Waldkirch v. Hoff

Wisconsin Supreme Court
Waldkirch v. Hoff, 184 Wis. 505 (Wis. 1924)
199 N.W. 51; 1924 Wisc. LEXIS 246
Jones

Waldkirch v. Hoff

Opinion of the Court

The following opinion was filed June 3, 1924:

Jones, J.

This was an action for slander on two counts charging that defendant had called plaintiff a thief. There was pleaded a general denial with justification. The jury found for the plaintiff and judgment was rendered on the verdict for $395 and costs.

After a careful review of the record we have come to the conclusion that there was no prejudicial error and that on the merits no questions are raised which have not been fully covered by former decisions of this court. If it were not for the question of procedure now to be discussed the judgment would be affirmed without opinion.

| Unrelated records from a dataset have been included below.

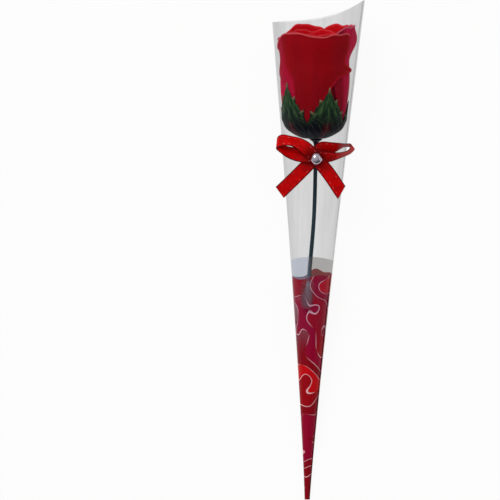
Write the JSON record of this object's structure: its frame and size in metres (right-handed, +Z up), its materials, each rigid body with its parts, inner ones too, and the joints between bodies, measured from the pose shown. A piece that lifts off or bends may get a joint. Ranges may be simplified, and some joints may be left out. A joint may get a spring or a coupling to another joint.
{
  "type": "crepe paper rose",
  "caption": "Single red paper rose with calyx and stem, lying in a clear tapered sleeve tied with a ribbon bow and a bead.",
  "frame": {"origin": "on the flat strip along the sleeve's underside, halfway along its length, where the part rests on a table", "axes": "+Y along the sleeve from its narrow tip to its open mouth, +Z up towards the bow, +X across"},
  "size_m": [0.0685, 0.372, 0.062],
  "materials": {
    "petal_paper": "deep red crepe paper, matt",
    "calyx_green": "dark green moulded sepals",
    "stem_plastic": "dark teal moulded stem",
    "clear_film": "clear glossy film, printed red towards its tip",
    "satin_ribbon": "red satin with stitched edges",
    "silver_bead": "polished silver"
  },
  "bodies": {
    "root": {"petal_01": "petal_paper", "petal_02": "petal_paper", "petal_03": "petal_paper", "petal_04": "petal_paper", "petal_05": "petal_paper", "petal_06": "petal_paper", "petal_07": "petal_paper", "petal_08": "petal_paper", "petal_09": "petal_paper", "petal_10": "petal_paper", "petal_11": "petal_paper", "petal_12": "petal_paper", "petal_13": "petal_paper", "petal_14": "petal_paper", "bud": "petal_paper", "calyx": "calyx_green", "receptacle": "calyx_green", "stem": "stem_plastic", "sleeve": "clear_film", "ribbon_bow": "satin_ribbon", "bead": "silver_bead"}
  },
  "joints": []
}
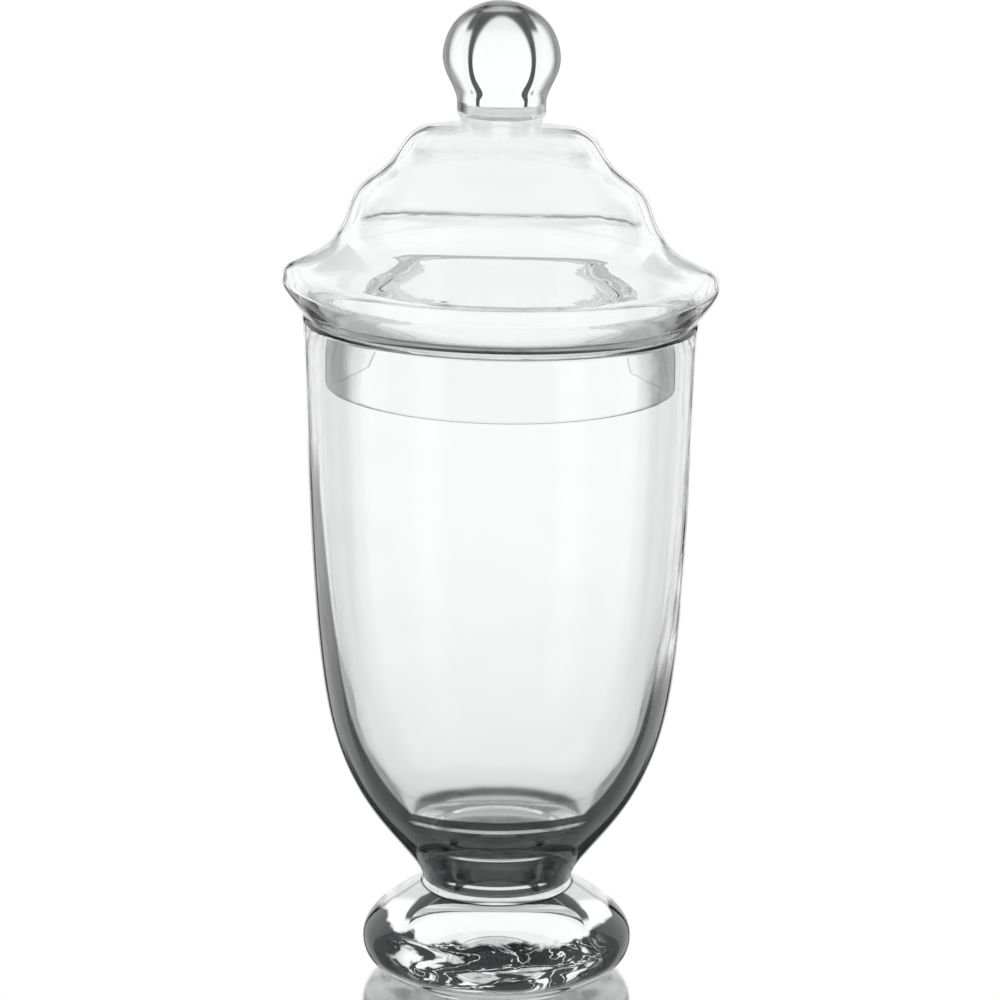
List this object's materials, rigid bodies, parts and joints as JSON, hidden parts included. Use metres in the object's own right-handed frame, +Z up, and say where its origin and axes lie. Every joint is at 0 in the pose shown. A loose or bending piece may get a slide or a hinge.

It appears from the record that the action was commenced in November, 1921; that it was on the calendar for trial for the March term of court, 1923, and again for the September term of that year. On August 31, 1923, the defendant filed an affidavit as to the prejudice of the trial *506judge, and on September 4th, on the opening of the term, demanded a change of the place of trial. On the next day Judge Davison, the presiding judge, made an order that in all cases where affidavits of prejudice had been filed the cases would be held until such time that a judge could be called into the district. This order was afterward vacated.

At the March term the case was on the day calendar twico and was each time adjourned at the request of defendant’s attorney, and was finally adjourned over the term at his request. There was no court being held in the circuit on August 31st, when the affidavit of prejudice was filed.

On the 12th of September, 1923, the case was called for trial, the motion was renewed and denied, and due exception was taken.

It is argued by appellant that under the statute the affidavit must be filed and motion made on or before the first day of the term at which the case is triable; that since the case had been continued over the March term it was no longer triable at that term, but only at the September term, and that after the affidavit and motion for change of venue the trial judge was not competent to try the case. On this contention counsel cite the following cases: Hewitt v. Follett, 51 Wis. 264, 8 N. W. 177; Harder v. Smith, 33 Wis. 274; Dodge v. Barden, 33 Wis. 246; Brothers v. Williams, 65 Wis. 401, 27 N. W. 157; Bantley v. Stowell, 82 Wis. 244, 52 N. W. 92.

These cases were decided under statutes somewhat different from the existing statute. They relate for the most part to the payment of costs on motions of this kind and have little bearing on the question now before us. The portion of the statute which governs in this case is the following:

“(3) When the judge named in the affidavit is presiding judge of the judicial circuit in which the case is pending, such affidavit, to be effective for any purpose, must be filed and motion made on or before the first day of the *507term, at which the case is triable, or if the case is not noticed for trial in time to be placed upon the calendar at the commencement of the term, then within ten days after the case is noticed for trial, and when the judge so named is the judge of some other judicial circuit called in to hold the term or try the case, the affidavit," to be effective for any purpose must be filed, and motion thereon made, on the first day such judge holds court and before any preliminary motion or other proceeding is heard by him in the case in which such affidavit shall be filed.” Sec. 2625, Stats.

We do not agree with the argument of counsel that the case was not triable at the March term and that within the meaning of the statute the September term was the one at which the case was triable. By such a construction a party could secure as many continuances of the case as possible and still further delay the proceeding by obtaining a change of venue. The statute was enacted to promote the ends of justice by enabling parties to have their causes heard before impartial judges, and not to enable litigants to delay and obstruct the administration of justice. For this reason the statute prescribes the time within which the privilege may be exercised, and means what it plainly says.

It was so recently held in an opinion by Mr. Justice Owen in Groeschner v. John Gund B. Co. 173 Wis. 366, 181 N. W. 212, and in another opinion by Mr. Justice Rosenberry, in which the statutory changes are quite fully set forth and the rule as to waiver -of the right is discussed. Golos v. Worzalla, 178 Wis. 414, 190 N. W. 114.

By the Court. — Judgment affirmed.

A motion for a rehearing was denied, with $25 costs, on October 14, 1924.